Mario Tennis actually does play a very solid game of tennis considering the humble hardware, but man does it insist on throwing a bunch of shit in your way to get to it.
The meat of the game is an RPG mode that has you pick a prefab male or female kid and take them through their tennis education at some sort of elite private academy. You start in the “junior class” and have to complete a bunch of tennis drills and matches to move on to the “senior class”, rinse and repeat for that, make the varsity team and travel around playing competitive matches, and then eventually become a pro on the Mario Tour.
It’s ambitious, and there’s a lot of meat to it, but it’s really not well-constructed. In spite of the focus on training and classes, you’re never told a lot of key things in-game like how to actually aim and perform all the different shot types. Another thing that only becomes clear with experimentation is that your stats are just too low to complete some of the junior drills at first, your character is basically artificially hobbled (slow, crappy shots, aim goes awry) until you level-grind for a considerable amount of time. Unfortunately, the main way to grind is to literally bounce balls off of a wall over and over and over in the training center; tedious enough on its own merits, but made even worse with one mistake kicking you out of the training session and forcing you to restart complete with really annoying “game over” music every time.
Exhibition mode is more fun, because you can just jump right in with a developed character.

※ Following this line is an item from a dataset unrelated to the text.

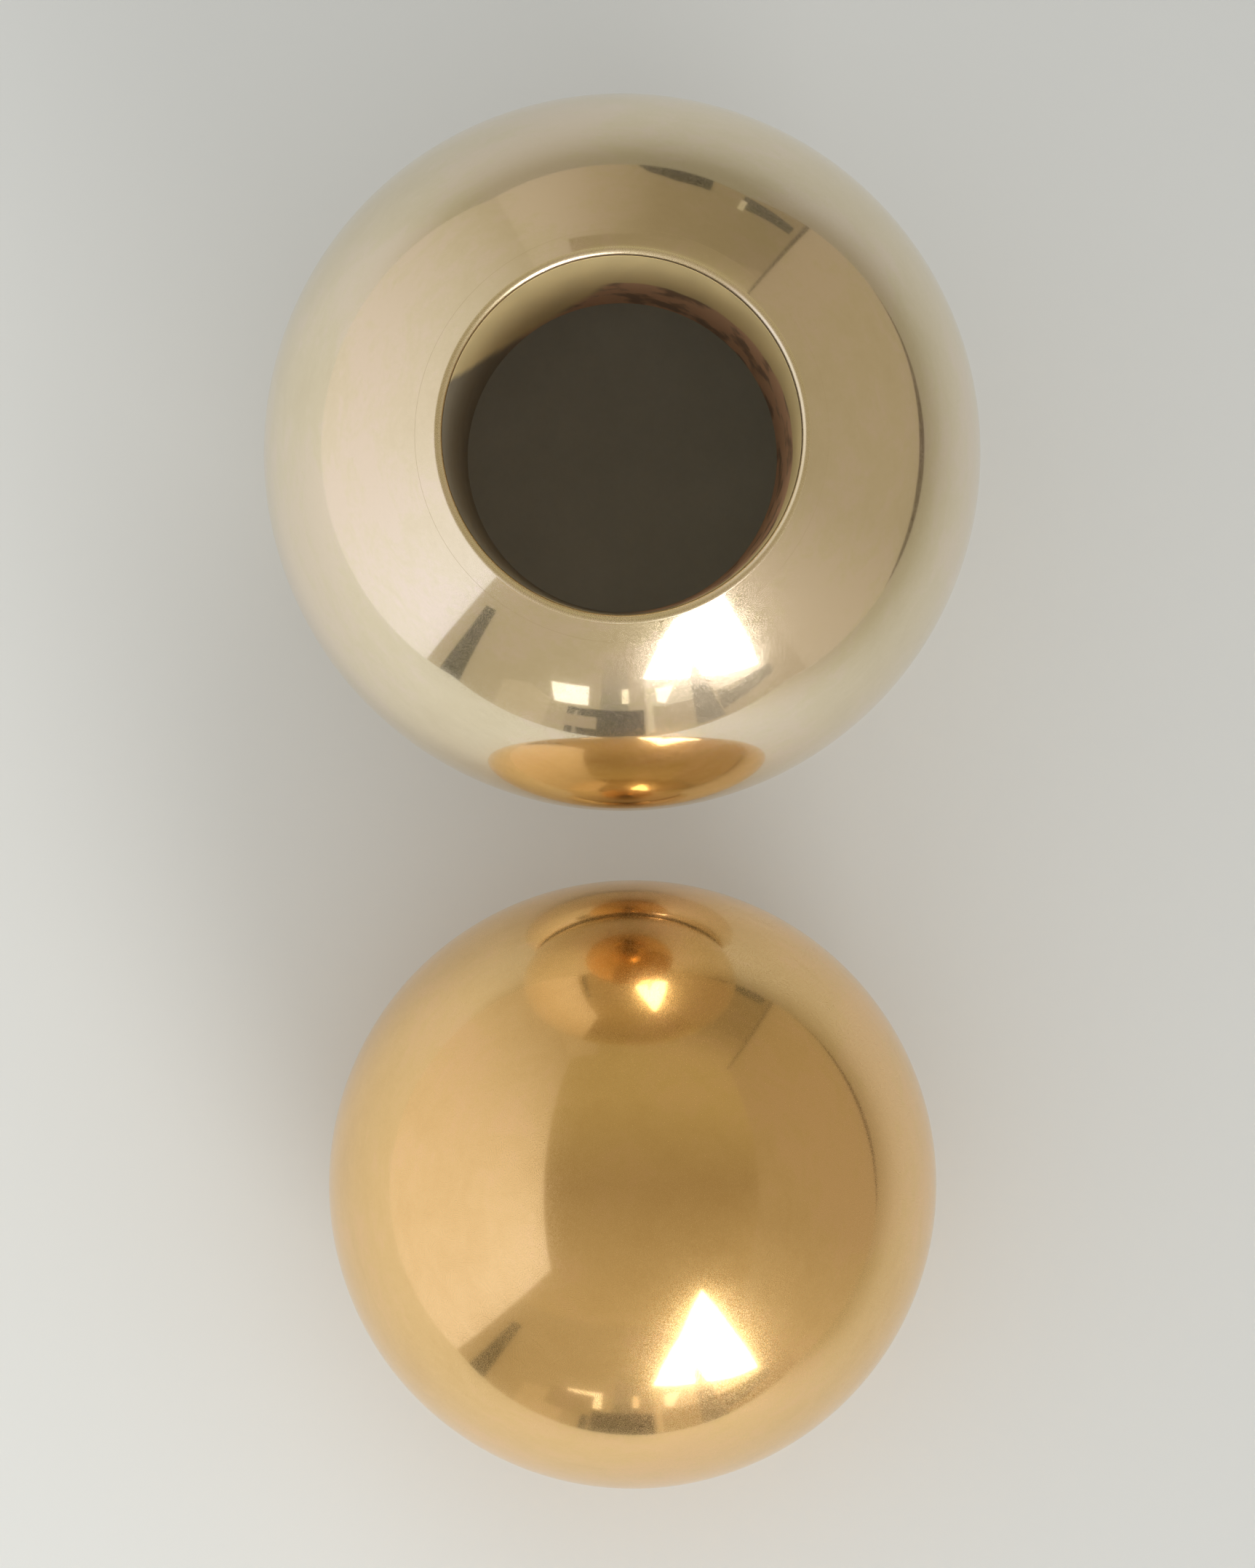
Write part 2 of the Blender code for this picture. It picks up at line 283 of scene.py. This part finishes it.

The rub here is that you only get six characters to choose from at first, and only three are Mario characters (the other three are the generic schlubs Camelot was so fond of padding their sports rosters out with). OK, unlocking is usually the order of the day in these Camelot-Nintendo joints … but it’s particularly nasty in this title. The GBC-N64 link system was being VERY aggressively pushed here, with a lot of the major Mario characters only unlockable by using it with N64 Mario Tennis. The remaining handful, including Mr. Mario Mario himself, require you to grind through the single-player game to nearly the end to get.
As far as aesthetics go, I guess this is about as good as you can make a GBC sports title look. Animations are simple and not inspiring, however. The sound is the usual harsh, over-loud Game Boy stuff. Only Koji Kondo and Michiru Yamane seemed to be able to make this sound chip work.
Ultimately I felt like Mario Tennis was just trying to do too much with too little hardware. The RPG elements are just too grindy and extra and not in a way that benefits the game or makes it more fun to play than just giving you the Mario roster up front and letting you go to it. I admire the depth they shot for with the actual tennis action, but this really would have been better suited to an analog stick rather than the Game Boy’s clunky d-pad and two buttons.